→ **What needs to be done**
Copy each line of the records that holds the string "lifts".

Entries with parts and joints
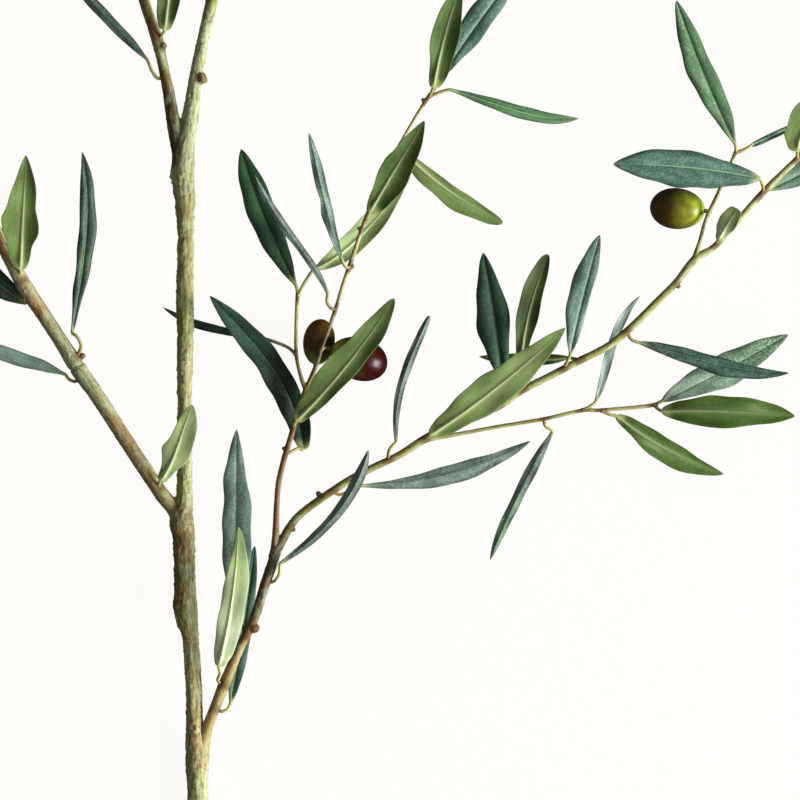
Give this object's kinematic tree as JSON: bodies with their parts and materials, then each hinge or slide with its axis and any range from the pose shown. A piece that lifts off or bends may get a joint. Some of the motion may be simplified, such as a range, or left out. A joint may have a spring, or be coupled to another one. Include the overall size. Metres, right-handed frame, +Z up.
{
  "type": "olive branch with fruit",
  "caption": "Cut olive branch lying flat, with a forked woody stem, slender leaves dark above and pale beneath, and ripening glossy fruit on short stalks.",
  "frame": {"origin": "on the surface that the branch lies on, under the middle of its outline seen from above", "axes": "+Y up the main stem from its cut end to its growing end, +X to the side that carries the fruit, +Z up off the surface"},
  "size_m": [0.4746, 0.5087, 0.0423],
  "materials": {
    "bark": "matte",
    "foliage": "satin",
    "fruit_skin": "gloss"
  },
  "bodies": {
    "root": {"main_stem": "bark", "leader_shoot": "foliage", "top_left_shoot": "foliage", "left_branch": "foliage", "right_branch": "foliage", "long_twig": "foliage", "fruit_twig": "foliage", "lower_twig": "foliage", "upper_twig": "foliage", "olive_1": "fruit_skin", "olive_2": "fruit_skin", "olive_3": "fruit_skin"}
  },
  "joints": []
}
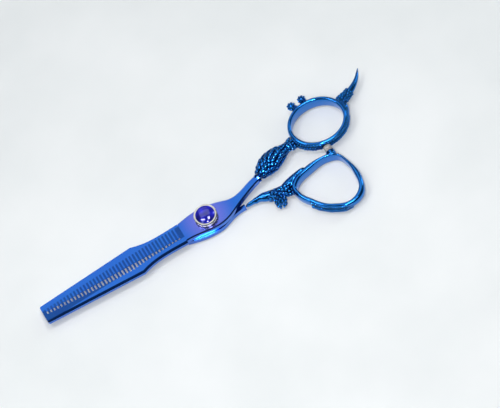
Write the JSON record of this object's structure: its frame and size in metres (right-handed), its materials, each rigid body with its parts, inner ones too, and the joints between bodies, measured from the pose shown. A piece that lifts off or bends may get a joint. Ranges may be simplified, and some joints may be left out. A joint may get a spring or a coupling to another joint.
{
  "type": "thinning shears",
  "caption": "Hair thinning shears: a toothed blade and a plain blade on a dial screw, with scaled cast ring handles, a curved finger rest and a soft stop.",
  "frame": {"origin": "on the pivot axis, in the plane of the pivot nut's flat back face, with the shears closed", "axes": "+X from the pivot to the handles along the blades, +Y to the finger ring's side, +Z out of the dial's face"},
  "size_m": [0.1683, 0.0563, 0.0099],
  "materials": {
    "blue_blade_steel": "mirror-ground stainless steel with a blue vapour-deposited coating",
    "blue_cast_steel": "polished cast stainless steel with a blue vapour-deposited coating",
    "polished_silver": "polished nickel-plated steel",
    "cobalt_glass": "foil-backed domed glass stone",
    "turned_steel": "turned stainless steel",
    "spring_steel": "tempered spring steel",
    "bearing_bronze": "turned bearing bronze",
    "slip_polymer": "slip polymer sheet",
    "grey_silicone": "moulded pale silicone rubber"
  },
  "bodies": {
    "finger_half": {"toothed_blade": "blue_blade_steel", "pivot_bushing": "bearing_bronze", "head_washer": "slip_polymer", "spring_washer": "spring_steel", "finger_collar": "blue_blade_steel", "finger_handle": "blue_cast_steel", "finger_rest": "blue_cast_steel"},
    "thumb_half": {"smooth_blade": "blue_blade_steel", "pivot_nut": "turned_steel", "ride_washer": "slip_polymer", "thumb_handle": "blue_cast_steel", "bumper_pad": "grey_silicone"},
    "tension_screw": {"pivot_screw": "turned_steel", "dial_bezel": "polished_silver", "dial_stone": "cobalt_glass"}
  },
  "joints": [
    {"name": "blade_pivot", "type": "hinge", "parent": "finger_half", "child": "thumb_half", "pos_m": [0, 0, 0], "axis": [0, 0, -1], "range_deg": [0, 90]},
    {"name": "tension_turn", "type": "hinge", "parent": "thumb_half", "child": "tension_screw", "pos_m": [0, 0, 0], "axis": [0, 0, 1], "range_deg": [-90, 90]}
  ]
}
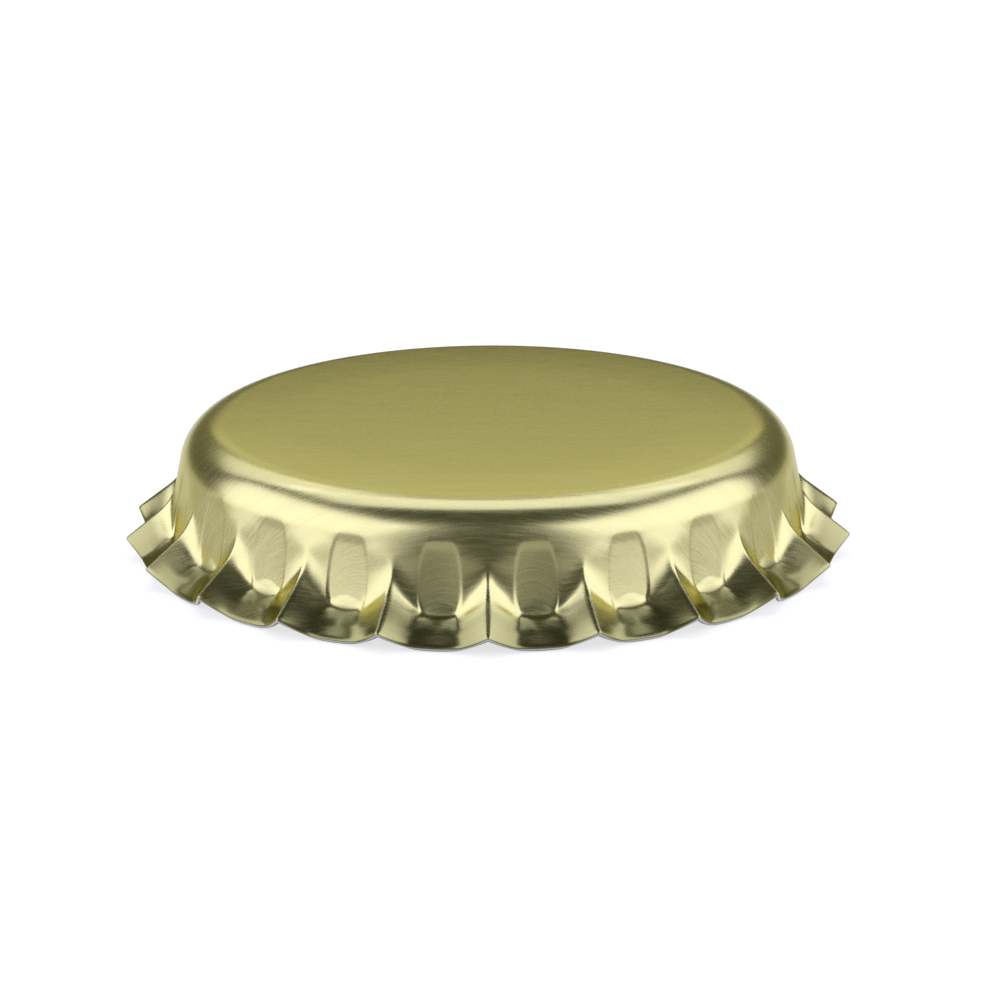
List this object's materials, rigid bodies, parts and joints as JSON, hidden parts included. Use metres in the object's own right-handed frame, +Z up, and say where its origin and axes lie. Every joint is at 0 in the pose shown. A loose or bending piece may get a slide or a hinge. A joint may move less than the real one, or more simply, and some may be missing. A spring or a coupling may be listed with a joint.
{
  "type": "bottle cap",
  "caption": "Round stamped metal cap for a glass bottle: flat top, rounded shoulder, flared fluted skirt and a moulded sealing liner inside.",
  "frame": {"origin": "on the cap's axis, at the level of the surface that its skirt stands on", "axes": "+Z up through the flat top, with one flute's ridge along -Y and a valley between flutes along +Y"},
  "size_m": [0.032, 0.0319, 0.006],
  "materials": {
    "lacquered_tinplate": "pale gold lacquer over brushed tinplate, bare steel at the cut edge",
    "liner_plastic": "soft off-white moulded sealing compound, satin"
  },
  "bodies": {
    "root": {"fluted_shell": "lacquered_tinplate", "sealing_liner": "liner_plastic"}
  },
  "joints": []
}
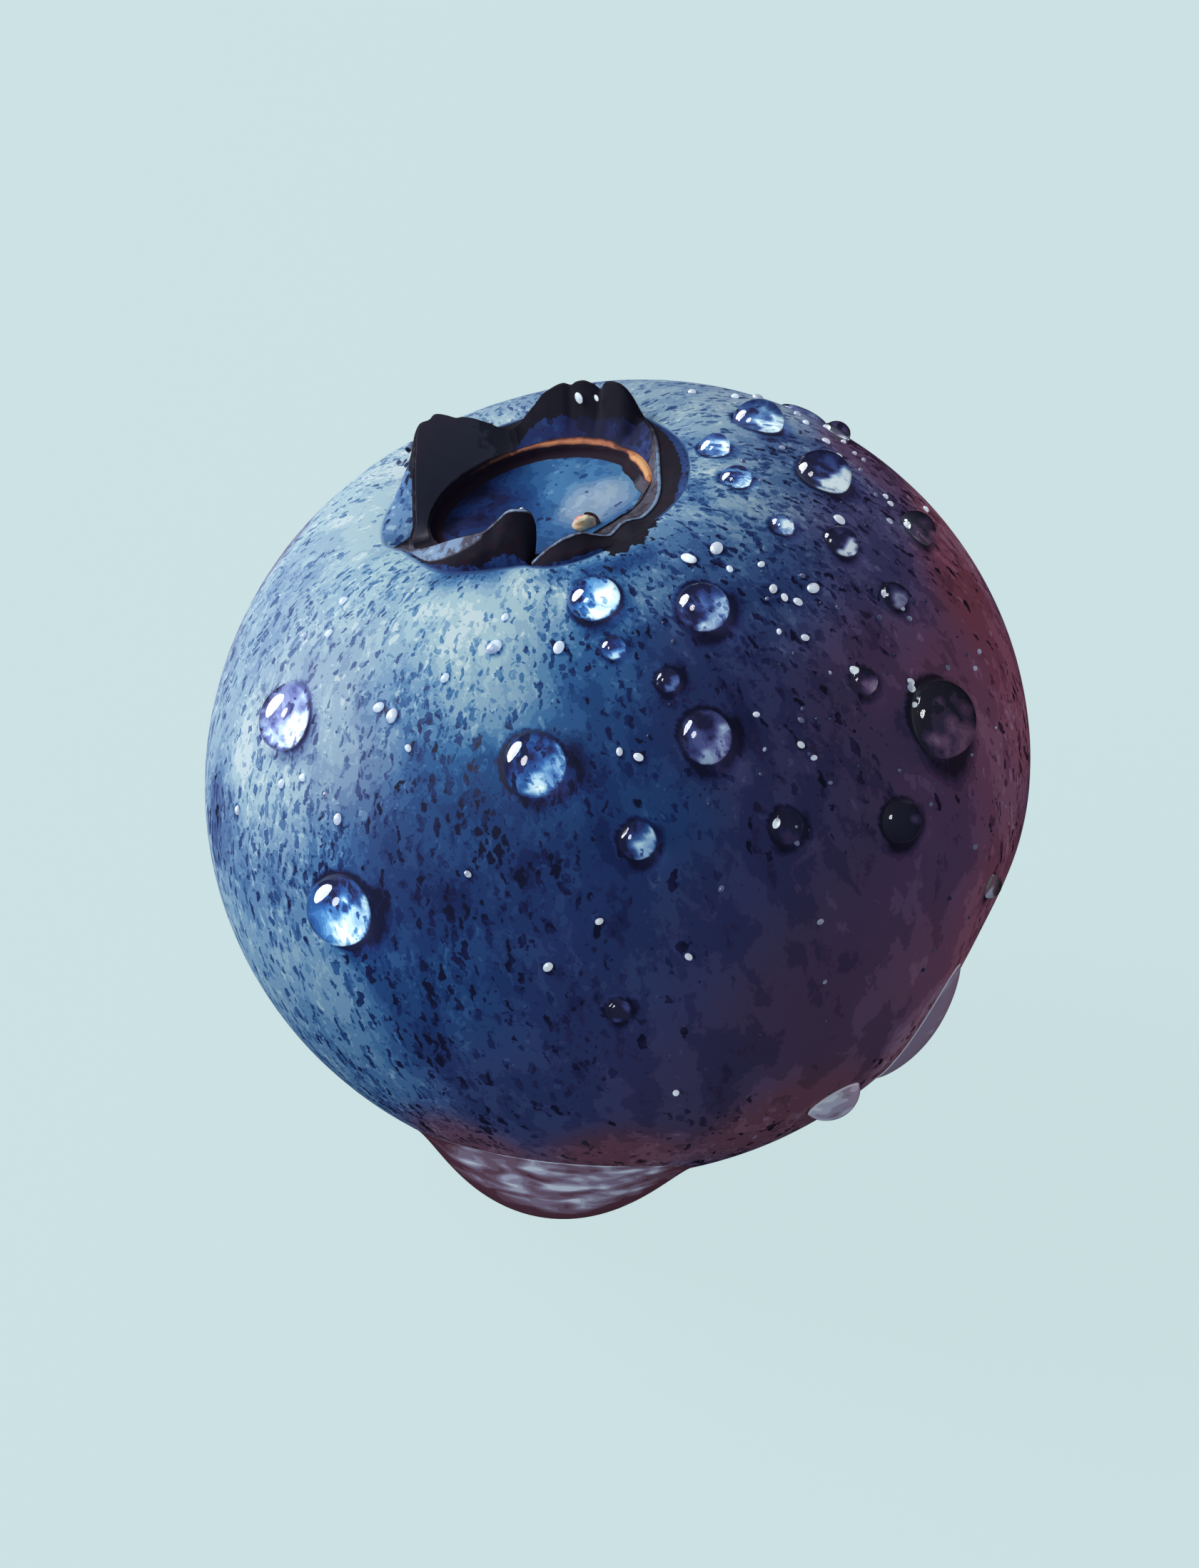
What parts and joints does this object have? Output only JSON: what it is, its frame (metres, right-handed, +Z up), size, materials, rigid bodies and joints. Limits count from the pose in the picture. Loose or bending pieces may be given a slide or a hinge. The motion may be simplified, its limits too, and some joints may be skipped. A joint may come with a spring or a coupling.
{
  "type": "blueberry",
  "caption": "Ripe blueberry with a dried crown round a shallow bowl, waxy bloom and rinsing water in beads and a hanging drop; it lies on a small flat spot.",
  "frame": {"origin": "middle of the flat spot that the berry rests on", "axes": "+Z up; -Y towards the viewer of the front; the crown leans 15 degrees from +Z, towards -X"},
  "size_m": [0.0158, 0.0167, 0.015],
  "materials": {
    "skin": "waxy bloom, glossy where it is rubbed off or wet",
    "water": "clear water"
  },
  "bodies": {
    "root": {"berry": "skin", "hanging_drop": "water", "side_drop": "water", "water_run": "water", "water_bead_01": "water", "water_bead_02": "water", "water_bead_03": "water", "water_bead_04": "water", "water_bead_05": "water", "water_bead_06": "water", "water_bead_07": "water", "water_bead_08": "water", "water_bead_09": "water", "water_bead_10": "water", "water_bead_11": "water", "water_bead_12": "water", "water_bead_13": "water", "water_bead_14": "water", "water_bead_15": "water", "water_bead_16": "water", "water_bead_17": "water", "water_bead_18": "water", "water_bead_19": "water", "water_bead_20": "water", "water_bead_21": "water", "water_bead_22": "water", "water_bead_23": "water", "water_bead_24": "water", "water_bead_25": "water", "water_bead_26": "water", "water_bead_27": "water", "water_bead_28": "water", "water_bead_29": "water", "water_bead_30": "water", "water_bead_31": "water", "water_bead_32": "water", "water_bead_33": "water", "water_bead_34": "water"}
  },
  "joints": []
}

→ **Task output**
Give this object's kinematic tree as JSON: bodies with their parts and materials, then each hinge or slide with its axis and any range from the pose shown. A piece that lifts off or bends may get a joint. Some of the motion may be simplified, such as a range, or left out. A joint may have a spring, or be coupled to another one. Include the overall size. Metres, right-handed frame, +Z up.
Write the JSON record of this object's structure: its frame and size in metres (right-handed), its materials, each rigid body with its parts, inner ones too, and the joints between bodies, measured from the pose shown. A piece that lifts off or bends may get a joint. Ranges may be simplified, and some joints may be left out. A joint may get a spring or a coupling to another joint.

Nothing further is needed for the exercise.